5ème thèse. Pour en finir avec le désenchantement capitaliste du monde
C'est dans la mesure où l'universalité que nous voulons défendre déconstruira l'universalisme bourgeois et occidental, qu'elle pourra fonder une philosophie « écosociale » de la libération. L'Un se décline au pluriel. Nul ne peut prétendre incarner, seul et définitivement, le sens ou la vérité. Il n'y a que des figures multiples, des façons diverses de dire le vrai, des visages à chaque fois différents. Notre universalité sera plurielle, bariolée, multiforme, frappée du sceau de la diversité. Une pensée socio-écologique forte peut le montrer : la biodiversité n'est pas seulement « éco-systémique » et environnementale, mais aussi culturelle, civilisationnelle et spirituelle. Il ne peut y avoir d'alternative « écosociale » sur fond d'amnésie, non pas seulement celle des luttes anciennes, mais aussi et plus fondamentalement celle des cultures de l'humanité. Les peuples du monde ne prendront en charge leur émancipation et leur écologie que dans la mesure où ces causes peuvent se dire avec les « mots de la tribu ». Ce n'est pas un repli sur soi, mais, au contraire, la conjugaison au pluriel d'un humanisme concret, d'un universalisme ancré dans la diversité du monde.

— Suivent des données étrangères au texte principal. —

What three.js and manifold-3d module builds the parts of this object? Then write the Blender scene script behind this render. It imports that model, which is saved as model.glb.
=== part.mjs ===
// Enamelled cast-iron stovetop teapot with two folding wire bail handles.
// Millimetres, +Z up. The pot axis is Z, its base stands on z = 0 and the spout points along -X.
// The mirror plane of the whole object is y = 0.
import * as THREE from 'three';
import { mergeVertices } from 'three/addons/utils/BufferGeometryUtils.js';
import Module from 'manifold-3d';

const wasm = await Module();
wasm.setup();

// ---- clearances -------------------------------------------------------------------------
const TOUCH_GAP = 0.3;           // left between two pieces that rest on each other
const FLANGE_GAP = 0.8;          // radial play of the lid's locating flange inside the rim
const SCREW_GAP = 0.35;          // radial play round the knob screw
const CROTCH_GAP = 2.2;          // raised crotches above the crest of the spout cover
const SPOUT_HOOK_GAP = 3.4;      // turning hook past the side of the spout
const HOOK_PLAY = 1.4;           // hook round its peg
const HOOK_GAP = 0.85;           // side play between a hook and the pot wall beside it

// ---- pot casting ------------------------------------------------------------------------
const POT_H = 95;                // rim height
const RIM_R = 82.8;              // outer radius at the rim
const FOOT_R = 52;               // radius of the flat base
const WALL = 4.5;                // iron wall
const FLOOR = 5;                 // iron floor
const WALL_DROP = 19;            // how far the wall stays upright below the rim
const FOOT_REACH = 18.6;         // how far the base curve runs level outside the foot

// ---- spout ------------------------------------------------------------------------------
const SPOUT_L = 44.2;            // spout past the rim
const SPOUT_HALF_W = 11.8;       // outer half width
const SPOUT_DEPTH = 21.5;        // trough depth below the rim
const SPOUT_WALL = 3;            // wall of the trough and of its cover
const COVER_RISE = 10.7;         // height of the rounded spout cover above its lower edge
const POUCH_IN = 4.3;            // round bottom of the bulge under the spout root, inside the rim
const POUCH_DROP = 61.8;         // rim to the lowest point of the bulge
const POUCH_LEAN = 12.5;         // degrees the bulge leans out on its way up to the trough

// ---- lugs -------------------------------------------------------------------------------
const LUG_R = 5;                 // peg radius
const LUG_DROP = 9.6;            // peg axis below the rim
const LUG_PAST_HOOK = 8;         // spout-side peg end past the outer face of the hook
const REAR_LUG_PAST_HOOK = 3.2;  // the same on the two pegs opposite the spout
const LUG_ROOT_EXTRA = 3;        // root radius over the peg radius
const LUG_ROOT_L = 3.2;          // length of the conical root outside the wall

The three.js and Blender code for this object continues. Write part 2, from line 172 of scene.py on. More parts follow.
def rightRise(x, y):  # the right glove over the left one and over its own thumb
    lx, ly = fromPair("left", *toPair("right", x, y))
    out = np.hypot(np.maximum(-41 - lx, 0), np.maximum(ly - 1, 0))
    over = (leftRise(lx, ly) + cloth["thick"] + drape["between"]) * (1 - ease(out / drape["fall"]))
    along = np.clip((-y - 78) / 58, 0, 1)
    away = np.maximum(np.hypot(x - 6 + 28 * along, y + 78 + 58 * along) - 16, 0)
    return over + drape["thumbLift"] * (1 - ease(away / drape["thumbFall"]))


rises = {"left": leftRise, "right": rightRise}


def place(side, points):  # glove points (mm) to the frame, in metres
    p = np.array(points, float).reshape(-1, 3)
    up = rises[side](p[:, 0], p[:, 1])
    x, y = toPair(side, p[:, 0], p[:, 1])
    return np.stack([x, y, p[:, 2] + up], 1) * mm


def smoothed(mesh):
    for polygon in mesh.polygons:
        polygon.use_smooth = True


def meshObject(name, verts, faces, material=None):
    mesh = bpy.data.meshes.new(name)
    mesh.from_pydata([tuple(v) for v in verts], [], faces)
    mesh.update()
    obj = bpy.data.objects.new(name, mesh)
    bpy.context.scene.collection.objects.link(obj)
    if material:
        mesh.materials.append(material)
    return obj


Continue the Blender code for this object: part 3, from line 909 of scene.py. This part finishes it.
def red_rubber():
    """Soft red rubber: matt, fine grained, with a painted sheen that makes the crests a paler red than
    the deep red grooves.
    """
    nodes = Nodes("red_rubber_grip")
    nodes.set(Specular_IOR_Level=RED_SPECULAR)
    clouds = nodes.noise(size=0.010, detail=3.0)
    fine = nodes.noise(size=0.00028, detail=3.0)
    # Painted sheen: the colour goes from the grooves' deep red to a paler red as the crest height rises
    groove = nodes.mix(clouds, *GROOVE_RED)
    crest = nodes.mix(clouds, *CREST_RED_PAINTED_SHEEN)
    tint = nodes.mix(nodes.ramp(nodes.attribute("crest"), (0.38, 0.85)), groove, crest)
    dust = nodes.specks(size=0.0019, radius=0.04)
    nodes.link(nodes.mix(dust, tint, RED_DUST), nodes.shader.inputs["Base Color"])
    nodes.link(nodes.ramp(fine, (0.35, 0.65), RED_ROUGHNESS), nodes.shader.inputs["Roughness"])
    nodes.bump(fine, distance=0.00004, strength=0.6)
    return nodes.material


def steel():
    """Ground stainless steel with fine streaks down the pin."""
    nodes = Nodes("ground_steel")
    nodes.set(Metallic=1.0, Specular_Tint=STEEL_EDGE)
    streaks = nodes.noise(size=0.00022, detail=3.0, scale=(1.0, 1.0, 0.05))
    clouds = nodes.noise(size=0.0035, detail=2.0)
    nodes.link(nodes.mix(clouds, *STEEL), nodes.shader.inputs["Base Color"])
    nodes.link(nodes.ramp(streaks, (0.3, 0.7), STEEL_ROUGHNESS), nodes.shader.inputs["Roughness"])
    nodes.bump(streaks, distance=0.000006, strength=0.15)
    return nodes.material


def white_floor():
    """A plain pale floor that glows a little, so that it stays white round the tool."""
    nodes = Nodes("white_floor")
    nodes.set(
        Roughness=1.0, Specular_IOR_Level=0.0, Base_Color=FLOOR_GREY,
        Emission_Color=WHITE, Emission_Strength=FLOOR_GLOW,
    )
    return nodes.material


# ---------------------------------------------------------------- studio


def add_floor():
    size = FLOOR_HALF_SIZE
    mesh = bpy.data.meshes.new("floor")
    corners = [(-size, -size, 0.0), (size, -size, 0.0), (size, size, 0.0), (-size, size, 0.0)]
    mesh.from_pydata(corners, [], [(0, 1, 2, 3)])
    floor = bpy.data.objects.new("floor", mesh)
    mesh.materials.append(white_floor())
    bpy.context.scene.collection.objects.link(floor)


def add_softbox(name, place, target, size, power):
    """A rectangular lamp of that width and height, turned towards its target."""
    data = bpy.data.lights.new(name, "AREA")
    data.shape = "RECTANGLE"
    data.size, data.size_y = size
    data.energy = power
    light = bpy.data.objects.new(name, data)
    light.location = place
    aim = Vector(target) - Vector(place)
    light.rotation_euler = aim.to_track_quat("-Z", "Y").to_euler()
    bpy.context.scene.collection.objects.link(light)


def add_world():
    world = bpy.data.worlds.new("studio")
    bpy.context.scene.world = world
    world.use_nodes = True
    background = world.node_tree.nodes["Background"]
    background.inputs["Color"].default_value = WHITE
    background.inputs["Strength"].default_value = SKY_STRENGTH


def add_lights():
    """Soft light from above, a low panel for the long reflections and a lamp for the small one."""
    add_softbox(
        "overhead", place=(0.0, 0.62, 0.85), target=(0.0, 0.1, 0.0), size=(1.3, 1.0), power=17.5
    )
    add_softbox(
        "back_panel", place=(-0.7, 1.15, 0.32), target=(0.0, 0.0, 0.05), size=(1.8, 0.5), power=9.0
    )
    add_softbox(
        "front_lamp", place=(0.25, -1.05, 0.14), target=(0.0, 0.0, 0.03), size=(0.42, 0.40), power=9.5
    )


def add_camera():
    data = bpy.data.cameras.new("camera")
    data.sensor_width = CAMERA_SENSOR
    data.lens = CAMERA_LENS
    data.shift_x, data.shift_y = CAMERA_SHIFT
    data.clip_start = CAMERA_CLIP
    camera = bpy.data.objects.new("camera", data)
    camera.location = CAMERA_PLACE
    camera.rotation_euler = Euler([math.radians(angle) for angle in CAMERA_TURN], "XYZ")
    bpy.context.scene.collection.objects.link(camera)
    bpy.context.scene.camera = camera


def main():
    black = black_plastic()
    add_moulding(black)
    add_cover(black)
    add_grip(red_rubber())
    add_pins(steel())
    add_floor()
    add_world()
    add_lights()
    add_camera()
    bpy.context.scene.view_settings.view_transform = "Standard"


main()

À ce titre, les Occidentaux soucieux du bien commun feraient bien de participer, eux aussi, à la remise en question de ce hold-up de l'universel par le monde occidental. De même qu'il y eut, un temps, un non-alignement géopolitique en Afrique, en Asie et en Amérique du Sud, de même l'écologie doit se relier à un non-alignement philosophique, éthique et spirituel. Ce n'est donc pas uniquement le climat ou la biodiversité qui doivent être guéris, c'est l'histoire et le futur du monde et des mondes qui doivent être sauvés de la noyade « dans les eaux glacées du calcul égoïste ».